Good news, everybody! Abu Halen has decided to monetize his blog by allowing me to contribute posts for a mere $50 a pop. Sweet deal, no? But wait, it gets better: since we share all our money in a single bank account, the transactions are oh so easy.
So, now that I pretty much have free reign to the blog and can say anything I want without fear of retribution, it's time for introductions. I'm Um Halen--the mother of one son and three daughters. I am the reason Abu Halen's life is full of joy and happiness. I'm his inspiration. You're welcome.
And now, without further ado, here's my first little blog post:
I consider Violet to be my last child—that is, the last child I’ll give birth to. It’s not that I don’t want to have more children, it’s just that each pregnancy has been more difficult than the one before. Children come at a price, and I don’t think my body can pay the bill another time.

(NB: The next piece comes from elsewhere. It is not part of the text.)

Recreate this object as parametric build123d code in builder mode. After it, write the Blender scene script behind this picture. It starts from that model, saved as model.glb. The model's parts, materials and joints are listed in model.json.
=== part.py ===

That said, I love my kids, and for all the burden they’ve imposed on my life and body, they’ve given me treasure in return. In the weeks following the birth of my first three babies I felt like my infants were consuming me—that they were fattening up not only on my milk but also on my life. As they grew older, there were weeks when I lost my temper as often as they did—and that definitely wasn’t the me I had grown up with.
But as I look back at the journals of my life (I now have twenty-one years’ worth of them), I can see that it wasn’t such a bad thing to leave behind the me I grew up with. In fact, my journals really didn’t start becoming entertaining until my children came on the scene.
What have your children done to YOUR life?